The lack of numbers is something the top teams in MaxPreps Xcellent 25 know little about. Nearly all have feeder club programs and rosters stocked with college prospects.
At Ione, the senior class has 20 students - boys and girls. The Cardinal volleyball program had 14 players in 2011, three more than the 11 players when it finished third in the state in 2010.
"This is a very big senior class and we had six seniors on this year's team," said Eynetich. "That enabled us to have 14 girls this year. Any less and it is hard to practice and scrimmage."
Needless to report, Ione doesn't have many junior varsity games. The coach noted that the week prior to state, she had several players sick and only eight healthy players for practice.
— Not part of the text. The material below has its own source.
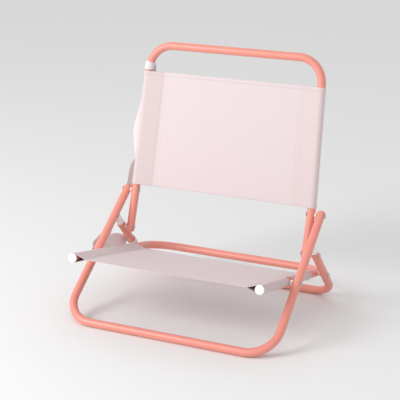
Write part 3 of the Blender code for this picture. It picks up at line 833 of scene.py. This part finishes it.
def sleeve_section(seam_inset):
    """One sleeve's middle line, from its hidden edge round the tube to the seam: distances
    inboard of the tube's centre and heights above the panel's middle."""
    lift = CLOTH / 2 + 0.00005
    start = math.acos(SLEEVE_RADIUS / seam_inset)
    hidden = [(seam_inset + SEAM_ALLOWANCE, -lift), (seam_inset + 0.0015, -lift)]
    hidden += [(seam_inset, -lift)]
    turn = [2 * math.pi - start - (2 * math.pi - 2 * start) * i / 24 for i in range(25)]
    wrap = [(SLEEVE_RADIUS * math.cos(a), SLEEVE_RADIUS * math.sin(a)) for a in turn]
    seam = (seam_inset, lift)
    runs = 7
    under = [np.array(hidden[-1]) + (np.array(wrap[0]) - hidden[-1]) * i / runs for i in range(1, runs)]
    over = [np.array(wrap[-1]) + (np.array(seam) - wrap[-1]) * i / runs for i in range(1, runs)]
    return np.array(hidden + under + wrap + over + [seam])


def sling_rows(length, notch):
    """Distances along a sling of its rows, close together at the hems and the notch."""
    edge = [0.0, 0.0004, 0.0022, HEM - 0.0003, HEM, HEM + 0.0006]
    rows = edge + [length - value for value in edge]
    rows += list(np.linspace(HEM + 0.003, length - HEM - 0.003, round(length / 0.0042)))
    if notch:
        rows = [v for v in rows if not notch[0] - 0.003 < v < notch[1] + 0.003]
        rows += [notch[0], notch[0] - 0.0008, notch[1], notch[1] + 0.0008]
        rows += list(np.linspace(*notch, 6)[1:-1])
    return np.array(sorted(rows))


PANEL_COLUMNS = 64
NOTCH_CORNER = (0.0060, 0.0036, 0.0021, 0.0011, 0.0004)
SEAM_DIMPLE = 0.0003            # a seam pulls the cloth in by this much
SEAM_REACH = 0.0014
PUCKER = 0.00035
PUCKER_REACH = 0.011
PUCKER_LENGTH = 0.013


def sling(name, node, start, along, length, half_widths, seam_inset, sag, notch=None):
    """A panel of cloth with a sleeve round the tube at each side and a hem at each end."""
    across = at(0.0, (-along[1], along[0]))
    rows = sling_rows(length, notch)
    sleeve = sleeve_section(seam_inset)
    inner = np.linspace(-1.0, 1.0, PANEL_COLUMNS + 1)
    share = 1.0 - SEAM_REACH / half_widths[0]
    panel = np.sort(np.concatenate([inner[1:-1], [-share, share]]))
    sleeves = len(sleeve)
    columns = 2 * sleeves + len(panel)
    points = np.zeros((len(rows), columns, 3))
    # painted shade: the sleeve points take the darker colour in full (1.0), the seam lines a little less
    # (0.6)
    painted_shade = np.zeros((len(rows), columns))
    for i, v in enumerate(rows):
        half = half_widths[0] + (half_widths[1] - half_widths[0]) * v / length
        edge = half - seam_inset
        sides = [(-1, j, sleeve[j]) for j in range(sleeves)]
        sides += [(1, columns - 1 - j, sleeve[j]) for j in range(sleeves)]
        base = at(0.0, start + along * v)
        for side, j, (inboard, height) in sides:
            points[i, j] = base + Vector((side * (half - inboard), 0, 0)) + across * height
            painted_shade[i, j] = 1.0
        middle = 1.0 - (2.0 * v / length - 1.0) ** 2
        for k, f in enumerate(panel):
            x, to_seam = f * edge, (1 - abs(f)) * edge
            height = CLOTH / 2 + 0.00005 - sag * (1 - f * f) * (0.35 + 0.65 * middle)
            ripple = math.sin(2 * math.pi * v / PUCKER_LENGTH + math.sin(37 * v) + (f > 0))
            height -= PUCKER * math.exp(-to_seam / PUCKER_REACH) * (0.5 + 0.5 * ripple)
            points[i, sleeves + k] = base + Vector((x, 0, 0)) + across * height
        for j in (sleeves - 1, columns - sleeves):
            points[i, j] -= np.array(across) * SEAM_DIMPLE
            painted_shade[i, j] = 0.6
    keep = np.ones((len(rows) - 1, columns - 1), bool)
    if notch:
        open_notch(points, keep, rows, notch, sleeve, columns, np.array(at(0.0, along)))
    hem = np.minimum(rows, length - rows)
    rise = np.where(hem < HEM + 1e-6, HEM_RISE, 0.0)
    thin = np.where(hem < 1e-6, 0.35, 1.0)
    outside = np.repeat(((CLOTH / 2 + rise) * thin)[:, None], columns, 1)
    inside = np.repeat((CLOTH / 2 * thin)[:, None], columns, 1)
    cloth, skin, normals = cloth_shell(
        name, points, outside, inside, painted_shade, keep, PAINTS[SLOT_OF[node]]
    )
    stand_in(cloth, node)
    width = float(np.linalg.norm(np.diff(points[len(rows) // 2], axis=0), axis=1).sum())
    return cloth, skin, normals, (width, length), sleeves


def open_notch(points, keep, rows, notch, sleeve, columns, along):
    """Leave the sleeves' outer sides open between the notch's rows, with rounded corners."""
    bare = np.nonzero(sleeve[:, 0] < NOTCH_REACH)[0]
    first, last = int(bare[0]), int(bare[-1])
    low, high = (int(np.argmin(abs(rows - v))) for v in notch)
    keep[low:high, first:last] = False
    keep[low:high, columns - 1 - last:columns - 1 - first] = False
    for step, pull in enumerate(NOTCH_CORNER):
        for j in {first + step, last - step}:
            for column in (j, columns - 1 - j):
                for row, sign in ((low, 1), (high, -1)):
                    points[row, column] += along * pull * sign
                    points[row - sign, column] += along * pull * sign


def add_slings():
    """Both slings with their seams and hems sewn."""
    foot = BACK_KINK + BACK_UPPER * BACK_SLING_FOOT
    top = foot + BACK_UPPER * BACK_SLING_HEIGHT
    pivot_at = SEAT_FRONT_REACH - SEAT_SLING_START
    notch = (pivot_at - NOTCH_LENGTH / 2, pivot_at + NOTCH_LENGTH / 2)
    made = (
        ("back_panel", "back_sling", "back_tube", foot, BACK_UPPER, BACK_SLING_HEIGHT,
         (back_half_width(foot), back_half_width(top)), BACK_SEAM_INSET, 0.0015, None),
        ("seat_panel", "seat_sling", "seat_tube", SEAT_FACE + SEAT * SEAT_SLING_START, SEAT,
         SEAT_SLING_LENGTH, (INNER_HALF_WIDTH, INNER_HALF_WIDTH), SEAT_SEAM_INSET, 0.0035, notch),
    )
    for name, node, tube, start, along, length, half_widths, inset, sag, gap in made:
        cloth, skin, normals, flat, sleeves = sling(
            name, node, start, along, length, half_widths, inset, sag, gap
        )
        columns = skin.shape[1]
        lines = [
            (skin[3:-3, j], normals[3:-3, j])
            for j in (sleeves - 2, sleeves + 1, columns - sleeves + 1, columns - sleeves - 2)
        ]
        lines += [
            (skin[i, sleeves // 2:-sleeves // 2], normals[i, sleeves // 2:-sleeves // 2])
            for i in (3, -4)
        ]
        add_stitches(f"{name}_stitching", lines, BODY_OF[node])


# ---- strap ---------------------------------------------------------------------------------------------
# Middle line of the strap, from behind the top of the left back tube, down outside the
# legs to a fold beside the seat, and back to the rear leg: x, y, z, the angle in degrees
# that its width is turned from level towards the side plane, and its share of full width.
STRAP_ROUTE = (
    (-0.2180, 0.1850, 0.5270, 0, 0.60),
    (-0.2205, 0.1825, 0.5000, 0, 0.80),
    (-0.2226, 0.1735, 0.4560, 0, 1.0),
    (-0.2285, 0.1650, 0.4190, 0, 1.0),
    (-0.2400, 0.1545, 0.3690, 8, 1.0),
    (-0.2426, 0.1495, 0.3360, 30, 1.0),
    (-0.2450, 0.1410, 0.3030, 62, 1.0),
    (-0.2500, 0.1345, 0.2780, 88, 1.0),
    (-0.2567, 0.1355, 0.2360, 95, 1.0),
    (-0.2635, 0.1240, 0.2163, 92, 1.0),
    (-0.2635, 0.0890, 0.1905, 90, 1.0),
    (-0.2660, 0.0523, 0.1599, 90, 1.0),
    (-0.2700, 0.0360, 0.1390, 90, 1.0),
    (-0.2785, 0.0120, 0.1210, 86, 1.0),
    (-0.2825, -0.0080, 0.1120, 84, 1.0),
    (-0.2795, -0.0185, 0.1095, 84, 1.0),
    (-0.2755, -0.0110, 0.1100, 76, 1.0),
    (-0.2740, 0.0150, 0.1115, 60, 1.0),
    (-0.2700, 0.0480, 0.1110, 52, 1.0),
    (-0.2665, 0.0800, 0.1060, 56, 1.0),
    (-0.2640, 0.1060, 0.0960, 78, 0.85),
    (-0.2632, 0.1200, 0.0900, 85, 0.62),
)
STRAP_STEPS = 6                 # stretches between two points of the route
STRAP_COLUMNS = (-1.0, -0.97, -0.9, -0.6, -0.3, 0.0, 0.3, 0.6, 0.9, 0.97, 1.0)


def smooth_point(route, place):
    """Values of the Catmull-Rom curve through a route's rows of numbers."""
    i = min(int(place), len(route) - 2)
    t = place - i
    rows = [route[min(max(i + k, 0), len(route) - 1)] for k in (-1, 0, 1, 2)]
    return [
        0.5 * (
            2 * b
            + (c - a) * t
            + (2 * a - 5 * b + 4 * c - d) * t**2
            + (3 * b - 3 * c + d - a) * t**3
        )
        for a, b, c, d in zip(*rows)
    ]


def strap_breadth(tangent, degrees, before):
    """Direction of the strap's width, kept in step with the row before it."""
    side_plane = tangent.cross(Vector((1.0, 0.0, 0.0)))
    if before and side_plane.length < 0.5:
        return (before - tangent * before.dot(tangent)).normalized()
    level = side_plane.cross(tangent).normalized()
    angle = math.radians(degrees)
    breadth = level * math.cos(angle) + side_plane.normalized() * math.sin(angle)
    return -breadth if before and breadth.dot(before) < 0.0 else breadth


def add_strap():
    """Flat webbing from its upper loop to its lower one, hanging outside the left legs."""
    count = STRAP_STEPS * (len(STRAP_ROUTE) - 1)
    rows = [smooth_point(STRAP_ROUTE, i / STRAP_STEPS) for i in range(count + 1)]
    middles = [Vector(row[:3]) for row in rows]
    points = np.zeros((count + 1, len(STRAP_COLUMNS), 3))
    breadth = None
    for i, (middle, row) in enumerate(zip(middles, rows)):
        a, b = middles[max(i - 1, 0)], middles[min(i + 1, count)]
        tangent = (b - a).normalized()
        breadth = strap_breadth(tangent, row[3], breadth)
        for j, share in enumerate(STRAP_COLUMNS):
            points[i, j] = middle + breadth * (share * row[4] * STRAP_WIDTH / 2)
    thick = np.array([0.15 if abs(c) == 1 else 0.7 if abs(c) > 0.95 else 1.0 for c in STRAP_COLUMNS])
    half = np.tile(thick * STRAP_THICKNESS / 2, (count + 1, 1))
    keep = np.ones((count, len(STRAP_COLUMNS) - 1), bool)
    strap, _, _ = cloth_shell(
        "shoulder_strap", points, half, half, np.zeros(half.shape), keep, PAINTS["strap_webbing"]
    )
    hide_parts("carry_strap")
    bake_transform(strap)


LOOP_TURN = 400.0               # degrees that the webbing wraps, with its end overlapping
LOOP_STEPS = 66
LOOP_ROWS = 11                  # across the webbing's width
LOOP_LAP_START = 330.0          # where the end begins to climb over the first turn
LOOP_LAP_CLIMB = 40.0
LOOP_LAP_GAP = 0.0001
LOOP_EDGE_SHARE = 0.4           # of the thickness, left at the webbing's two ends
LOOP_CLEARANCE = 0.0004


def add_loop(name, node, path, place, towards):
    """The strap's end sewn round a tube, its overlap on the side named by a direction."""
    middle = distance_along(path, place)
    stretch = sub_path(path, middle - STRAP_LOOP_WIDTH / 2, middle + STRAP_LOOP_WIDTH / 2)
    steps = [(b - a).length for a, b in zip(stretch, stretch[1:])]
    lengths = np.concatenate([[0.0], np.cumsum(steps)])
    line = [
        Vector([np.interp(share * lengths[-1], lengths, [p[c] for p in stretch]) for c in range(3)])
        for share in np.linspace(0.0, 1.0, LOOP_ROWS)
    ]
    frames = path_frames(line, Vector(towards))
    points = np.zeros((len(line), LOOP_STEPS + 1, 3))
    for i, (point, normal, binormal) in enumerate(frames):
        for j in range(LOOP_STEPS + 1):
            wrapped = LOOP_TURN * j / LOOP_STEPS
            turned_by = math.radians(wrapped - (LOOP_TURN - 360) / 2)
            lap = min(max((wrapped - LOOP_LAP_START) / LOOP_LAP_CLIMB, 0.0), 1.0)
            radius = TUBE_RADIUS + LOOP_CLEARANCE + STRAP_THICKNESS / 2
            radius += lap * (STRAP_THICKNESS + LOOP_LAP_GAP)
            spoke = normal * math.cos(turned_by) + binormal * math.sin(turned_by)
            points[i, j] = point + spoke * radius
    half = np.full(points.shape[:2], STRAP_THICKNESS / 2)
    half[0] *= LOOP_EDGE_SHARE
    half[-1] *= LOOP_EDGE_SHARE
    keep = np.ones((len(line) - 1, LOOP_STEPS), bool)
    # painted shade: the whole loop takes the darker painted-shade colour
    loop, _, _ = cloth_shell(
        name, points, half, half, np.ones(half.shape), keep, PAINTS["strap_webbing"]
    )
    stand_in(loop, node)


def add_loops():
    collar_side = BACK_TOP - BACK_UPPER * COLLAR_DROP
    collar = at(-back_half_width(collar_side), collar_side)
    add_loop("strap_top_loop", "strap_upper_loop", BACK_PATH, collar, (0.0, 1.0, 0.0))
    loop_side = LINK_PIVOT + REAR_LEG * LOWER_LOOP_REACH
    lower = at(-rear_half_width(loop_side), loop_side)
    add_loop("strap_bottom_loop", "strap_lower_loop", REAR_LEG_PATH, lower, (-1.0, 0.0, 0.0))


# ---- surroundings ----------------------------------------------------------------------------------------
def add_camera():
    camera = bpy.data.objects.new("camera", bpy.data.cameras.new("camera"))
    camera.data.lens = CAMERA_LENS
    azimuth, elevation = math.radians(CAMERA_AZIMUTH), math.radians(CAMERA_ELEVATION)
    back = Vector((
        math.sin(azimuth) * math.cos(elevation),
        -math.cos(azimuth) * math.cos(elevation),
        math.sin(elevation),
    ))
    camera.location = CAMERA_AIM + back * CAMERA_DISTANCE
    camera.rotation_euler = back.to_track_quat("Z", "Y").to_euler()
    bpy.context.scene.collection.objects.link(camera)
    bpy.context.scene.camera = camera


def add_floor():
    bm = bmesh.new()
    bmesh.ops.create_grid(bm, x_segments=1, y_segments=1, size=FLOOR_SIZE / 2)
    paint, tree, shader = new_material("studio_floor_paint", Specular_IOR_Level=0.2, Roughness=0.7)
    shade = noise(tree, object_coordinates(tree), 0.6)
    plug_in(
        tree, shader.inputs["Base Color"],
        mix_color(tree, shade, color(0.83, 0.83, 0.83), color(0.85, 0.85, 0.85)),
    )
    floor = object_from(bm, "studio_floor", paint)


def add_lights():
    world = bpy.data.worlds.new("studio")
    bpy.context.scene.world = world
    world.use_nodes = True
    background = world.node_tree.nodes["Background"]
    background.inputs["Color"].default_value = color(1.0, 1.0, 1.0)
    background.inputs["Strength"].default_value = WORLD_LIGHT
    key = bpy.data.lights.new("key", "AREA")
    key.shape = "DISK"
    key.size = KEY_SIZE
    key.energy = KEY_POWER
    lamp = bpy.data.objects.new("key", key)
    lamp.location = KEY_PLACE
    lamp.rotation_euler = (KEY_PLACE - CAMERA_AIM).to_track_quat("Z", "Y").to_euler()
    bpy.context.scene.collection.objects.link(lamp)


add_camera()
add_floor()
add_lights()
bpy.context.scene.view_settings.view_transform = "Standard"
add_frames()
add_hardware()
add_slings()
add_strap()
add_loops()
Some of those players have to travel more than two hours to school.
"They get on a bus at 5:50 a.m. and when practice rolls around at the end of the day, they are tired," said Eynetich. "It makes it challenging."
The nearest league opponent is a 50-minute bus ride, whereas others are two hours or longer.
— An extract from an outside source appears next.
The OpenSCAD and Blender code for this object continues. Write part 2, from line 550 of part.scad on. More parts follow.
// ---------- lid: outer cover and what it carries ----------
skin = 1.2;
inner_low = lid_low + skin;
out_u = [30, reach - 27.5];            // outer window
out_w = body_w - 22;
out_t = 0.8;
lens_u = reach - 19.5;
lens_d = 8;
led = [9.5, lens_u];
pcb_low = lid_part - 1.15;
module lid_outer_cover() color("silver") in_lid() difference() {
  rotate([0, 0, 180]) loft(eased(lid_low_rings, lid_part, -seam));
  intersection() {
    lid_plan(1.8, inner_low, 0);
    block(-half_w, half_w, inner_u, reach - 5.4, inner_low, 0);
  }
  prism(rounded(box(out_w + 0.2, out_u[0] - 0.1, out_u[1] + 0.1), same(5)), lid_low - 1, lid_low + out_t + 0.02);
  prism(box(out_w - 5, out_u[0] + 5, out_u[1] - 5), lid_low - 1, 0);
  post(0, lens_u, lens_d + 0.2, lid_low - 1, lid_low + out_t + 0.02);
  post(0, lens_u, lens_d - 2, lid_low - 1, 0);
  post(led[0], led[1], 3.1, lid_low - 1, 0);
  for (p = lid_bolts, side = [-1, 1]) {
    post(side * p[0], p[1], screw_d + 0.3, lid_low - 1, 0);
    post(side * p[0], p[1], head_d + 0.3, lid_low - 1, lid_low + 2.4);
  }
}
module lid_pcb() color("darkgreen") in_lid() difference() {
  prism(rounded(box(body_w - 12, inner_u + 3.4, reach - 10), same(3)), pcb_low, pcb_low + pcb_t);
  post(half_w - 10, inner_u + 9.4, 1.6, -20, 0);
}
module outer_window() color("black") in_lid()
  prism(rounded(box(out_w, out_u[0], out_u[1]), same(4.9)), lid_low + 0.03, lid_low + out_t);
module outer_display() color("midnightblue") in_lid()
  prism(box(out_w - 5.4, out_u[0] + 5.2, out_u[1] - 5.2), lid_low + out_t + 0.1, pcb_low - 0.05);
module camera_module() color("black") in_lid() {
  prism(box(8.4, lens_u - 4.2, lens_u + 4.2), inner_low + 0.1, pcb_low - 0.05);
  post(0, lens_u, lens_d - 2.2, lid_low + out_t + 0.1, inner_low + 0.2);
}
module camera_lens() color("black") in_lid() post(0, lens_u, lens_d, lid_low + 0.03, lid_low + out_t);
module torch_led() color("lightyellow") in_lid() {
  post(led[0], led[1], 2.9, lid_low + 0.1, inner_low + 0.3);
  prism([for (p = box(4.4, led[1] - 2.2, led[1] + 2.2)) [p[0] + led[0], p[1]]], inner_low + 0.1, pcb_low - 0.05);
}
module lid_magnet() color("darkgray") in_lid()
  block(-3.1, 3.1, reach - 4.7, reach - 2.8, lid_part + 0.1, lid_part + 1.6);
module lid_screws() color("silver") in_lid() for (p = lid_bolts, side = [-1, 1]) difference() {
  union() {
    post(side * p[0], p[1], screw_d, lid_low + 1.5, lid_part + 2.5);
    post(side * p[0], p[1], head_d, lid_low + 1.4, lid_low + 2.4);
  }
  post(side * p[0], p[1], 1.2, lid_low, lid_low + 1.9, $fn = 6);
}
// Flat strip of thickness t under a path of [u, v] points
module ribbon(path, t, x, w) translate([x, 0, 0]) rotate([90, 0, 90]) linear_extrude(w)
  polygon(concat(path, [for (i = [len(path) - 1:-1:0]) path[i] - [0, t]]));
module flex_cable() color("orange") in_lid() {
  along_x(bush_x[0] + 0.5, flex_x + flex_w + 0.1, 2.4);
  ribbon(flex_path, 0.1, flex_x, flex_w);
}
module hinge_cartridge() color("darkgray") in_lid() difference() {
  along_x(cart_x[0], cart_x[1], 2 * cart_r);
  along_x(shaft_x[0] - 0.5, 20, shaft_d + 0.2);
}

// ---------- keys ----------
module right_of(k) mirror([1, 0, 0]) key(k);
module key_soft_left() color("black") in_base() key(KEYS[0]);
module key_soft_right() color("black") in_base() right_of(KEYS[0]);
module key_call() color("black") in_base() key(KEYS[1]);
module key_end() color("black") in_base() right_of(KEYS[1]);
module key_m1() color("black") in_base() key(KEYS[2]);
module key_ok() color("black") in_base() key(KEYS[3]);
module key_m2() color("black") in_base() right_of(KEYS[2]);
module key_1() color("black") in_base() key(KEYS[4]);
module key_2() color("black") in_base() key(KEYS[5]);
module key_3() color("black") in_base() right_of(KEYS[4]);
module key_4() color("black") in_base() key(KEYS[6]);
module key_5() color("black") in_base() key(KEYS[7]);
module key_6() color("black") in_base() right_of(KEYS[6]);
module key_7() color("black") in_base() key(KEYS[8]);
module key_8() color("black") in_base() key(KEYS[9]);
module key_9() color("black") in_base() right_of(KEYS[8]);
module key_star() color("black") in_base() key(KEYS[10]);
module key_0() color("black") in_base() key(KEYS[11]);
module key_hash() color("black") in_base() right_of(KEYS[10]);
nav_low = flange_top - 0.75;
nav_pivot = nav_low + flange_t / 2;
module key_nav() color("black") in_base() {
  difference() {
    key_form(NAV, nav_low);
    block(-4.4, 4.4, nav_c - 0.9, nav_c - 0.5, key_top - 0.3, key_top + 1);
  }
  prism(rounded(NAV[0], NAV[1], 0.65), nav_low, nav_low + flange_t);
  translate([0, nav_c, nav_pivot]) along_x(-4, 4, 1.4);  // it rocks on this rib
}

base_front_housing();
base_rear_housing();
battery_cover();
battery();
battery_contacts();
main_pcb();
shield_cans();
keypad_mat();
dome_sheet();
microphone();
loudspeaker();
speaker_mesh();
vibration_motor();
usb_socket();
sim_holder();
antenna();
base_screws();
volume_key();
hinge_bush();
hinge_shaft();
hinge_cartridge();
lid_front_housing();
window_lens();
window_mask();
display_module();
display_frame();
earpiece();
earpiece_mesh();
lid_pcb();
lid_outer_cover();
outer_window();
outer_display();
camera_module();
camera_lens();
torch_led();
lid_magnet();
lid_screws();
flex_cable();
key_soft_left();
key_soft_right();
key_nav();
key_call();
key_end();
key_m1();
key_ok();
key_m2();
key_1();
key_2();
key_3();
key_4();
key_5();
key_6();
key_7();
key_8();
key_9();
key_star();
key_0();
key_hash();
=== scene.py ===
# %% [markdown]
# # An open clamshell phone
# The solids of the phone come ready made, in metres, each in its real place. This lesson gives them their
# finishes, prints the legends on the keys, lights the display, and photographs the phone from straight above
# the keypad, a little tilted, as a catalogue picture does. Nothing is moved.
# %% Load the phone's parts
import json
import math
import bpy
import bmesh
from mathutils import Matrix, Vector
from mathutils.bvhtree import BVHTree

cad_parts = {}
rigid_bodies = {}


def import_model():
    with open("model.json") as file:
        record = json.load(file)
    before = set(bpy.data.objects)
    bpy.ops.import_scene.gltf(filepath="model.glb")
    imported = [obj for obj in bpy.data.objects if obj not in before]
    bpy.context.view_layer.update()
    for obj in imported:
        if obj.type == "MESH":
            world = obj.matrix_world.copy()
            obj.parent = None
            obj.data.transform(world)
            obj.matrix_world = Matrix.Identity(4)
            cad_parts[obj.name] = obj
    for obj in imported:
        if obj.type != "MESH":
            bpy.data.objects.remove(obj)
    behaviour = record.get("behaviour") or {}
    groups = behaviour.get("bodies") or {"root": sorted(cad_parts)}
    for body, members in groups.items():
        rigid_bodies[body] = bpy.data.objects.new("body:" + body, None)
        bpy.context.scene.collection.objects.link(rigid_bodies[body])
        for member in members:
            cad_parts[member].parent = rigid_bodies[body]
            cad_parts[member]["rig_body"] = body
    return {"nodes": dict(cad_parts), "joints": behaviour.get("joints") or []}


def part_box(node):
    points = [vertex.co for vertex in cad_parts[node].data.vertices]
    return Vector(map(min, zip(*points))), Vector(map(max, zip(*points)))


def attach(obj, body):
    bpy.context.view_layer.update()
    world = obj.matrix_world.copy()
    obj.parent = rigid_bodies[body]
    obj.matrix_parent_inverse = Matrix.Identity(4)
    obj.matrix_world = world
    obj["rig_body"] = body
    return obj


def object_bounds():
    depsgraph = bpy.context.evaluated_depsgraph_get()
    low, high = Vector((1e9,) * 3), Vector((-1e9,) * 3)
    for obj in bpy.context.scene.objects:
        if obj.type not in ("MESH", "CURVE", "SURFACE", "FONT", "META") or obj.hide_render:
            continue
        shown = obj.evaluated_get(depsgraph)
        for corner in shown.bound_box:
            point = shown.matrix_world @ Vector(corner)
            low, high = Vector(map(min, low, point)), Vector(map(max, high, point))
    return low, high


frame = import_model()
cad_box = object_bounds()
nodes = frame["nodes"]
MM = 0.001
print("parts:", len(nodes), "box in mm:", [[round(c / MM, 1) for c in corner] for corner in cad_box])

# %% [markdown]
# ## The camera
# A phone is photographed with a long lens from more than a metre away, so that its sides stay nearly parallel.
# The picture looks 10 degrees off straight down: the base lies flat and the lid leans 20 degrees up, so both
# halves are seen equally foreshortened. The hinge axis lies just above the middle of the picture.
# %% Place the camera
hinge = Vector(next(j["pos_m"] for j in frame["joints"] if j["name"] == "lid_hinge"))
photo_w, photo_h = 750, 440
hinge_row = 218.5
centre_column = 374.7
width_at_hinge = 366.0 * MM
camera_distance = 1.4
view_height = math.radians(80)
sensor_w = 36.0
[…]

Ione's smallness limits the number of athletic programs the district provides. It's limited to football, boys and girls volleyball, tennis and track. Ione co-ops with Heppner, about 20 miles away, for students to participate in baseball, softball and golf.
But Eynetich was quick to add that she had a trio of special players and when someone went down or the team needed a lift, someone always stepped up.
"This group of girls is a great group of kids. They are smart and athletic and very driven. They are motivated. They were determined to win state no matter what it took.
Her top players included
Joanna Patton,
Makenna Ramos and
Dominica Senkerikoza. Patton, a 5-foot-9 senior, was first team all-state, and Player of the Game in the championship match. Setter Ramos, barely 5 feet tall, is a hustler who will get any ball anyone passes, good or bad, said Eynetich. And Senkerikoza, an exchange student from the Czech Republic, is a left-handed hitter with an amazing serve.
Eynetich expects Senkerikoza to play when she returns to the Czech Republic. "It was very difficult for her here with no year-round program for her. She really knows the game and is a very smart player."
The top three teams in Xcellent 25 have more college-bound players than Ione has on its 14-player roster. At small rural schools like Ione, it's a rarity for an athlete to end up on a college court. Eynetich said Patton likely will play in college and Ramos is looking into some junior college programs.
Plus the coach has plans to start her own "feeder" program next summer when she introduces volleyball to third, fourth and fifth-graders.
"Summer is a tough time to do anything with most of the students working dusk to dawn," said Eynetich. "With such small numbers it's a challenge trying to get kids involved. We try to make it fun, but we like to win."
Eynetich said she gets pretty intense. So much so in one game this year, she ended up in the chiropractor's office the next day.
"I guess that intensity carries onto the court," said the coach. "The girls play with emotion. We like having that zero at the end of our record."
Just like the top teams in the MaxPreps Xcellent 25 - unbeaten, determined and prideful.
Big or small, metropolis or remote, unbeaten is not only rare, it is special.